Predicted dynamical couplings of protein residues characterize catalysis, transport and allostery

Motivation: Protein function is intrinsically linked to native dynamics, but the systematic characterization of functionally relevant dynamics remains elusive besides specific examples. Here we exhaustively characterize three types of dynamical couplings between protein residues: co-directionality (moving along collinear directions), coordination (small fluctuations of the interatomic distance) and deformation (the extent by which perturbations applied at one residue modify the local structure of the other one), which we analytically compute through the torsional network model. Results: We find that ligand binding sites are characterized by large within-site coordination and co-directionality, much larger than expected for generic sets of residues with equivalent sequence distances. In addition, catalytic sites are characterized by high coordination couplings with other residues in the protein, supporting the view that the overall protein structure facilitates the catalytic dynamics. The binding sites of allosteric effectors are characterized by comparably smaller coordination and higher within-site deformation than other ligands, which supports their dynamic nature.
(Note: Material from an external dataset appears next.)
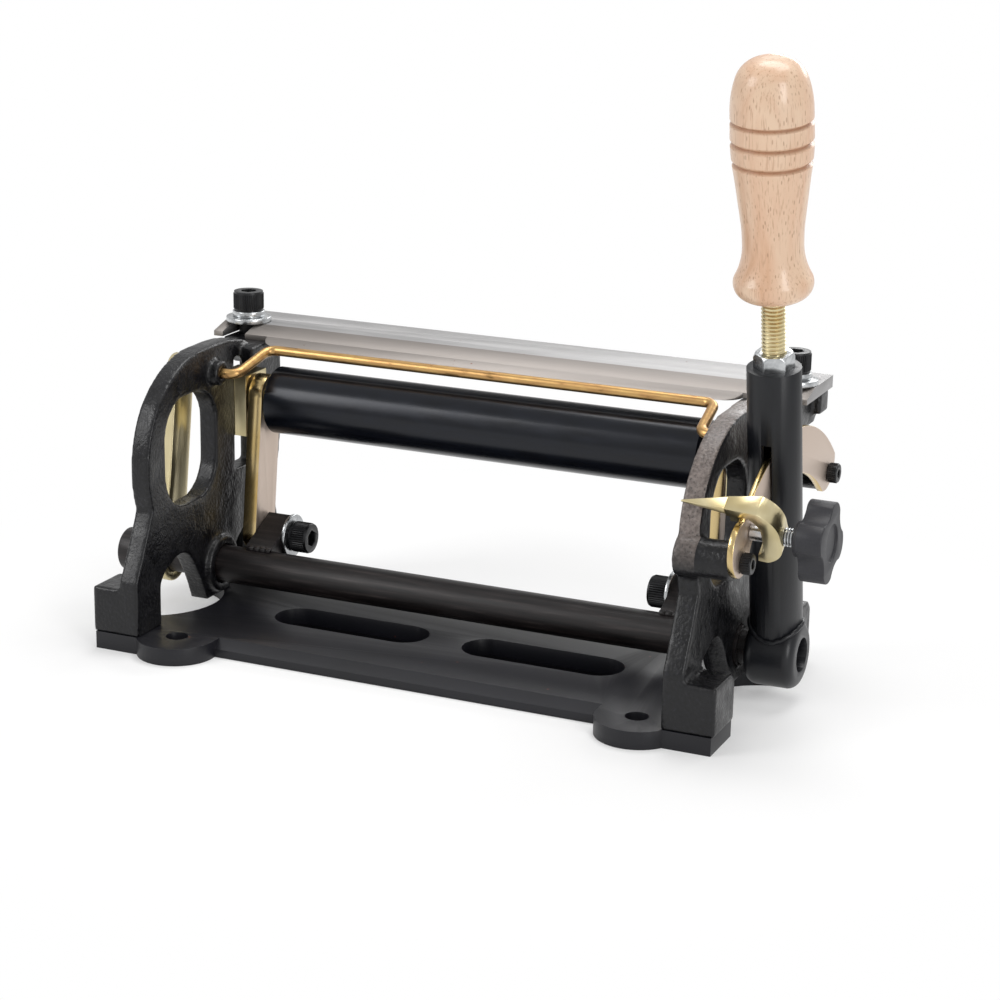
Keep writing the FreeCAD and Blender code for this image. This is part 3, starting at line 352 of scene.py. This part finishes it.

Allosteric inhibitors are coupled to the active site more frequently through deformation than through coordination, while the contrary holds for activators. We characterize the dynamical couplings of the sodium-dependent Leucine transporter protein (LeuT). The couplings between and within sites progress consistently along the transport cycle, providing a mechanistic description of the coupling between the uptake and release of ions and substrate, and they highlight qualitative differences between the wild-type and a mutant for which chloride is necessary for transport.